It can only be reviewed if it is demonstrated that the policy is contrary to any statutory provisions or the Constitution of India. It is not up to the courts to consider the relative merits of the policies. For analysing the correctness of any policy, there is the Parliament. There is no substance in the arguments of the petitioner that the decision to disinvest was arbitrary or capricious. It is a part of the service of an employee to accept the decisions of the employer. The principles of Natural Justice have no role to play here. However, while taking such decisions, an employer is expected to keep in mind the interests of the employees of the company. But this does not entitle the employees to demand a right of hearing or consultation prior to any such decision. The policies cannot remain static; they ought to change with changing times.
The Court also rejected the contentions about the lack of transparency by the Government. It was stated that transparency does not mean conducting government business while sitting on the crossroads in public. It simply means that the manner in which a decision is being taken shall be made known, and the persons who decide are not arbitrary. In the present case, it is evident that the decision has been taken in a fair and just manner. The offer of the highest bidder was accepted. All the allegations made by the petitioners lack any kind of foundation or reasoning.
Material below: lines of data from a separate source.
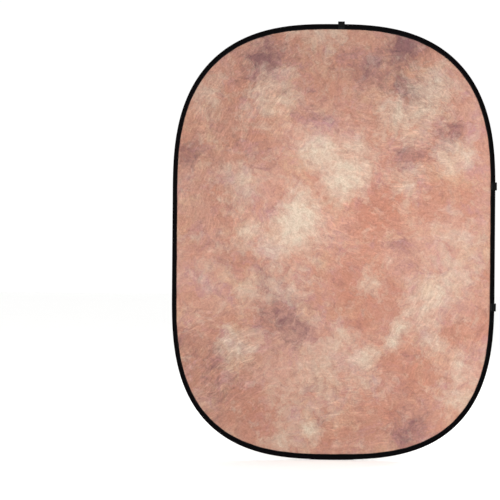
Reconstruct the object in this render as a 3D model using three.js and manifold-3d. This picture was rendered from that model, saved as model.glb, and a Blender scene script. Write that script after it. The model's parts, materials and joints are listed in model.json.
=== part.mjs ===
// Collapsible photographic backdrop panel: two sheets of muslin sewn into a black rim sleeve that
// holds a closed hoop of flat spring steel. Millimetres, +Z up, +X to the right, front facing -Y.
// The origin is on the floor under the middle of the panel, at the bottom of the rim.
// The hoop folds at mid-height, so what crosses that line is an upper and a lower piece.
import * as THREE from "three";
import { mergeVertices } from "three/addons/utils/BufferGeometryUtils.js";
import Module from "manifold-3d";

const wasm = await Module();
wasm.setup();

// ---- Driving dimensions ----------------------------------------------------------------------
const PANEL_WIDTH = 1482; // over the rim sleeve
const PANEL_HEIGHT = 2000; // over the rim sleeve
const SIDE_STRAIGHT = 460; // straight stretch of each long side
const TOP_POWER = 2.66; // roundness of the top end: 2 is an ellipse, more is squarer
const BOTTOM_POWER = 2.8; // the same of the bottom end, a little squarer as the hoop stands on it

const GAP = 0.3; // between pieces that lie on each other
const FOLD_GAP = 0.6; // between the upper and the lower half

const CLOTH_THICKNESS = 0.6;
const CLOTH_EDGE_INSET = 7; // raw cloth edge inside the sleeve, from the sleeve's outer face

const BAND_WIDTH = 10; // the flat steel stands on edge, front to back
const BAND_THICKNESS = 1;

const TAPE_THICKNESS = 0.8;
const TAPE_CORNER = 1.1; // bevel where the sleeve turns over the edge of the band
const RIM_WIDTH = 23; // sleeve seen from the front
const HEM_WIDTH = 9; // flat inner part of the sleeve, sewn through the cloth

const THREAD_WIDTH = 1;
const THREAD_THICKNESS = 0.5;
const SEAM_MARGIN = 2.5; // from the middle of the seam to the sleeve's inner edge

const FERRULE_LENGTH = 80;
const FERRULE_WALL = 0.5;
const RIVET_RADIUS = 1.5;
const RIVET_HEAD_RADIUS = 2.5;
const RIVET_HEAD_HEIGHT = 0.5;
const RIVET_SPACING = 16; // the two rivets of one band end
const BAND_END_GAP = 2; // between the butted ends of the band
const OPENING_MARGIN = 15; // from each end of the ferrule to the end of the sleeve tape
const COVER_LAP = 45; // of the patch that closes the sleeve there, over each end of the tape

const LOOP_TAPE = 1.2;
const LOOP_CORNER = 2.4;
const BARTACK_MARGIN = 5.5; // from the middle of the bartack to the sleeve's inner edge
const BARTACK_WIDTH = 2;
const BARTACK_THICKNESS = 0.6;
const TOP_LOOP = { width: 30, proud: 12 };
const SIDE_LOOP = { width: 36, proud: 7 };
const TOP_LOOP_OFFSET = 28; // to the right of the middle
const UPPER_SIDE_LOOP_ABOVE_FOLD = 260;
const LOWER_SIDE_LOOP_BELOW_FOLD = 296;

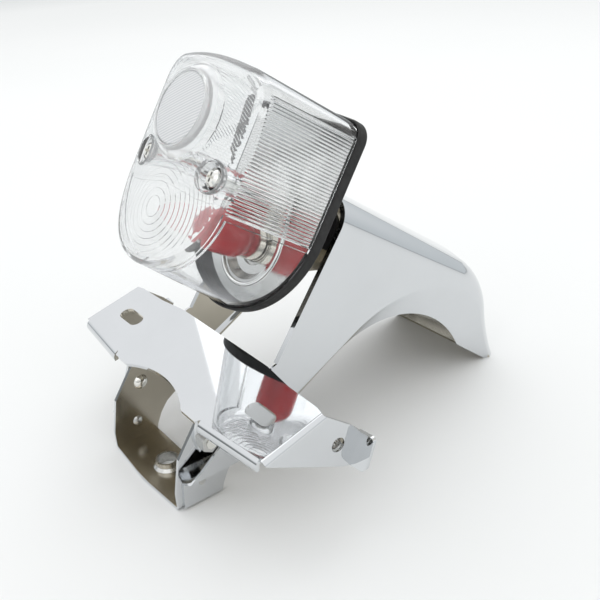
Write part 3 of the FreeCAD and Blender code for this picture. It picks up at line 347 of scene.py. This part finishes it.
def outer_rows():
    """Smooth outer skin from the foot over the rounded face edge."""
    radius = 3.66
    brink = face_level(HIGH_LOOP[:, 0])
    rows = [skin_loop(FOOT + (brink - radius - FOOT) * k / 6.0, 0.0) for k in range(7)]
    for k in range(1, 9):
        turn = math.pi / 2 * k / 8
        inset = radius * (1 - math.cos(turn))
        row = skin_loop(brink - radius, inset)
        row[:, 2] = face_level(row[:, 0]) - radius * (1 - math.sin(turn))
        rows.append(row)
    return rows


def inner_thickness(level):
    """Wall thickness: ribbed sides, plain window below, raised border."""
    u = MID_LOOP[:, 1]
    phase = np.mod((u - RIB_START) / RIB_PITCH, 1.0)
    ribs = 1.95 + 0.32 * np.sin(np.pi * phase)
    if level > 42.0:
        ribs = np.full(len(u), WALL)
    window = np.full(len(u), 1.7)
    border = (u > -12.8) & (u < -11.0)
    thick = np.where(u > -11.0, np.where(u < RIB_END, ribs, WALL), window)
    if level > 42.5:
        return np.where(u > -11.0, thick, WALL)
    if level > 41.0:
        border = border | (u <= -12.8)
    return np.where(border, 3.0, thick)


def inner_rows():
    """Ribbed inner skin from the face down to the foot."""
    rows = []
    for level in (FOOT, 10.0, 18.0, 26.0, 34.0, 40.8, 41.1, 42.4, 42.6, 43.4):
        rows.append(skin_loop(level, inner_thickness(level)))
    brink = face_level(HIGH_LOOP[:, 0], WALL)
    for drop, inset in ((1.2, WALL), (0.35, 2.45), (0.0, 3.2)):
        row = skin_loop(brink - drop, inset)
        row[:, 2] = face_level(row[:, 0], WALL) - drop
        rows.append(row)
    return rows[::-1]


def ring_pitch(radius):
    """Spacing of the face grooves at a distance from the focus."""
    return max(3.3 - 0.06 * radius, 1.1)


def ring_radii():
    """Groove circles, wide apart near the focus and closer further out."""
    radii = []
    radius = 4.2
    while radius < 64.0:
        radii.append(radius)
        radius += ring_pitch(radius)
    return radii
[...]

Another contention before the court was whether the financial or economic decisions taken by the Government could be challenged through a Public Interest Litigation. The Hon’ble Court, while rejecting this claim observed that PIL was brought into the judicial process for litigation in the interest of the public and nothing more than that. Whenever the courts have interfered while entertaining PIL, the reason has mainly been the violation of Article 21 or of human rights. A PIL is entertained only when the litigation is initiated for the benefit of the poor and in societal interests. It is not a weapon to challenge the financial or economic decisions that are taken by the Government. The decision of the government to disinvest is purely an administrative decision that relates to the economic policy of the State. Any challenge to such action cannot fall within the parameters of Public Interest Litigation.
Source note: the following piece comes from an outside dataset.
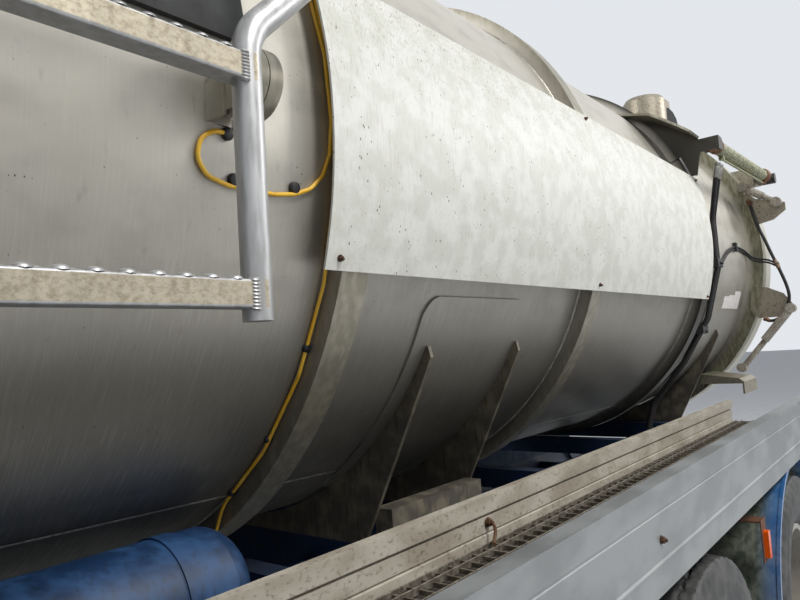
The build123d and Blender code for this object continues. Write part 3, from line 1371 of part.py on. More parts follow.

Judicial interference is available when there is an injury to the public because of the actions of the Government. In the present case, it is not applicable. Court will interfere only when there is a clear violation of constitutional or statutory provisions.
State Government had also claimed that they were not consulted in the entire process of disinvestment. The court observed that it is not possible that the State Government was oblivious to this fact during the entire proceedings. The facts of the case clearly show that wide publicity was given at various stages of this disinvestment. It was after wide publicity that the Global Advisor was appointed. Therefore, all the contentions of the Workers Union and the State Government are rejected, and the disinvestment is held valid.
Precedents referred
While analysing the arguments put forth by the Union and the State Government, the Hon’ble Supreme Court referred to many significant judgements.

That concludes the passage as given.